August 15, 2022

GENRE | Let the 'Bodies Bodies Bodies' Hit the Floor

"You're always gaslighting me!"
Amandla Stenberg Maria Bakalova Chase Sui Wonders Halina Reijn | Bodies Bodies Bodies A24
Stage 6 Films / A24
Dutch actress turned filmmaker Halina Reijn savages today's toxic contemporary discourse in a horror movie form of performative political arguments in the faux-woke slasher comedy Bodies Bodies Bodies. In it, the film blisteringly satirizes Gen Z's cultural anxieties with a high body count influenced by online video trends.

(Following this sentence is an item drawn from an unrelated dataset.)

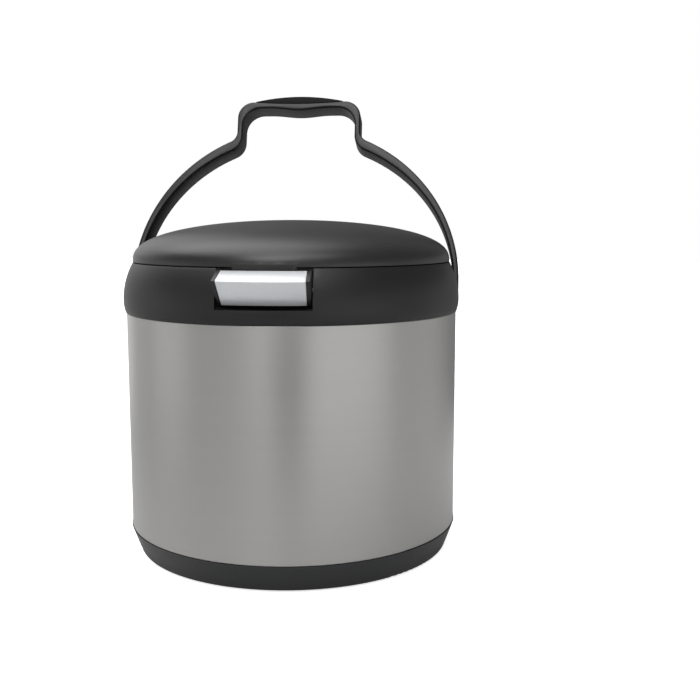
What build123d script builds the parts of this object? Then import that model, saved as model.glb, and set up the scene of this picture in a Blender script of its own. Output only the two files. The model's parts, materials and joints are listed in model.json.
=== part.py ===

A fine crop of young actresses on the rise, Amandla Stenberg, Maria Bakalova, Myha'la Herrold, Chase Sui Wonders, and Rachel Sennott, star as a young and mostly rich fivesome holed up in a secluded mansion waiting out a hurricane while playing the renamed party game (better known as Werewolf or Mafia). Everyone plays into different archetypes exploring race, class, sexuality, and forces identity politics into each others' suspicions about possible killer motives.

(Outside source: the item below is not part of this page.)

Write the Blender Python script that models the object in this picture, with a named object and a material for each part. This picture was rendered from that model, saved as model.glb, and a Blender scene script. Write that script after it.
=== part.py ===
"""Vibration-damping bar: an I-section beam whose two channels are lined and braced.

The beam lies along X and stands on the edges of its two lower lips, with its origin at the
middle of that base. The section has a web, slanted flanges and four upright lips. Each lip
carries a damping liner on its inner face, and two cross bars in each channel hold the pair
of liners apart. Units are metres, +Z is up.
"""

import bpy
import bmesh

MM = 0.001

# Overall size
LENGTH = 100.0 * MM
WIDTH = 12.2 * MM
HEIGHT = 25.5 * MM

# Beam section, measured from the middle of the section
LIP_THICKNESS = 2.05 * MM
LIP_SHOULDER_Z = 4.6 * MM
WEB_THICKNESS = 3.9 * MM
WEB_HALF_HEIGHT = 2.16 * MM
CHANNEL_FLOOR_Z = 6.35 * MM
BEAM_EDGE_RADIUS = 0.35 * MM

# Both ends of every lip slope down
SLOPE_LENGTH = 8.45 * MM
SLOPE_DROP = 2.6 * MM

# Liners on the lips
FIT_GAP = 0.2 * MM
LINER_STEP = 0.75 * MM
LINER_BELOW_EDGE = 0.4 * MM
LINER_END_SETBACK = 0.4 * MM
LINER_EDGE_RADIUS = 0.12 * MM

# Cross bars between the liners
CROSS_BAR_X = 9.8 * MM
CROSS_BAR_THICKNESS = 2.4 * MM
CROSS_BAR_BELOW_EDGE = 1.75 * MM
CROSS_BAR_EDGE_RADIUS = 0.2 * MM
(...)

Lee Pace and Pete Davidson co-star as the male counterparts to the group who both riff on different variations of toxic dirtbag boyfriend stereotypes. Sennott and Davidson stand out, in particular, as fun takes on unabashedly awful young white people revelling in their own narcissistic glee through an amusing self-mocking tone.

Scripted by Sarah DeLappe and based on a story by viral "Cat Story" author Kristen Roupenian, the freewheeling one crazy night movie captures contemporary culture's sense of irony by introducing each character's various annoying personality traits right off the bat. A particularly searing argument near the end of the film where various characters accuse each other of being the murderer is an inspired take on micro-aggressions and circular (online) political arguments dramatized in reality with a killer on the loose.

Bodies Bodies Bodies is a fatalistic fever dream of nightmarish Zillennial panic using current TikTok-influenced touchstones to lampoon performative woke topics like fragile white feminism and privilege through cleverly executed slasher movie genre techniques. Its observational humour about class and gender is only further heightened by its entertaining horror thrills.